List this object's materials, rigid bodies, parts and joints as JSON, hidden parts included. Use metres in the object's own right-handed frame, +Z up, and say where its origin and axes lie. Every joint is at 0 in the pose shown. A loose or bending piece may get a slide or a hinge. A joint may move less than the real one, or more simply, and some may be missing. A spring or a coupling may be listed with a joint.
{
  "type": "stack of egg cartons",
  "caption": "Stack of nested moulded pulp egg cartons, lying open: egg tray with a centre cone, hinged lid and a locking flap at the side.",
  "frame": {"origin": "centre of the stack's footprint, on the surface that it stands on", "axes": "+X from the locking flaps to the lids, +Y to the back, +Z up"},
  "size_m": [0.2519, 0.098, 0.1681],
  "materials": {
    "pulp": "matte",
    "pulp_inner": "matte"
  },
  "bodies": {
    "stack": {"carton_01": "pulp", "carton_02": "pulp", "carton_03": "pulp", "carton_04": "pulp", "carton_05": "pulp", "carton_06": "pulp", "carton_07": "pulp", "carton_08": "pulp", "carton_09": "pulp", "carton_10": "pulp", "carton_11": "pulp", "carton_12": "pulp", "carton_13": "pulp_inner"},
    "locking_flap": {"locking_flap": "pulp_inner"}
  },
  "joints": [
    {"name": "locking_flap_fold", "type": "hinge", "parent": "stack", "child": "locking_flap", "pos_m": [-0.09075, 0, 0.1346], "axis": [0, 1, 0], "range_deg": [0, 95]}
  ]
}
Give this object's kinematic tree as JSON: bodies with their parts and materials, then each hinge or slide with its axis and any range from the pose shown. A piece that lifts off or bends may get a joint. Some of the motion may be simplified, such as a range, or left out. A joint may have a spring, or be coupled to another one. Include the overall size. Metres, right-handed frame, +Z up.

----

- [What the exercise asks]:
In full and verbatim, repeat the records given above.

- [Task answer]:
List this object's materials, rigid bodies, parts and joints as JSON, hidden parts included. Use metres in the object's own right-handed frame, +Z up, and say where its origin and axes lie. Every joint is at 0 in the pose shown. A loose or bending piece may get a slide or a hinge. A joint may move less than the real one, or more simply, and some may be missing. A spring or a coupling may be listed with a joint.
{
  "type": "stack of egg cartons",
  "caption": "Stack of nested moulded pulp egg cartons, lying open: egg tray with a centre cone, hinged lid and a locking flap at the side.",
  "frame": {"origin": "centre of the stack's footprint, on the surface that it stands on", "axes": "+X from the locking flaps to the lids, +Y to the back, +Z up"},
  "size_m": [0.2519, 0.098, 0.1681],
  "materials": {
    "pulp": "matte",
    "pulp_inner": "matte"
  },
  "bodies": {
    "stack": {"carton_01": "pulp", "carton_02": "pulp", "carton_03": "pulp", "carton_04": "pulp", "carton_05": "pulp", "carton_06": "pulp", "carton_07": "pulp", "carton_08": "pulp", "carton_09": "pulp", "carton_10": "pulp", "carton_11": "pulp", "carton_12": "pulp", "carton_13": "pulp_inner"},
    "locking_flap": {"locking_flap": "pulp_inner"}
  },
  "joints": [
    {"name": "locking_flap_fold", "type": "hinge", "parent": "stack", "child": "locking_flap", "pos_m": [-0.09075, 0, 0.1346], "axis": [0, 1, 0], "range_deg": [0, 95]}
  ]
}
Give this object's kinematic tree as JSON: bodies with their parts and materials, then each hinge or slide with its axis and any range from the pose shown. A piece that lifts off or bends may get a joint. Some of the motion may be simplified, such as a range, or left out. A joint may have a spring, or be coupled to another one. Include the overall size. Metres, right-handed frame, +Z up.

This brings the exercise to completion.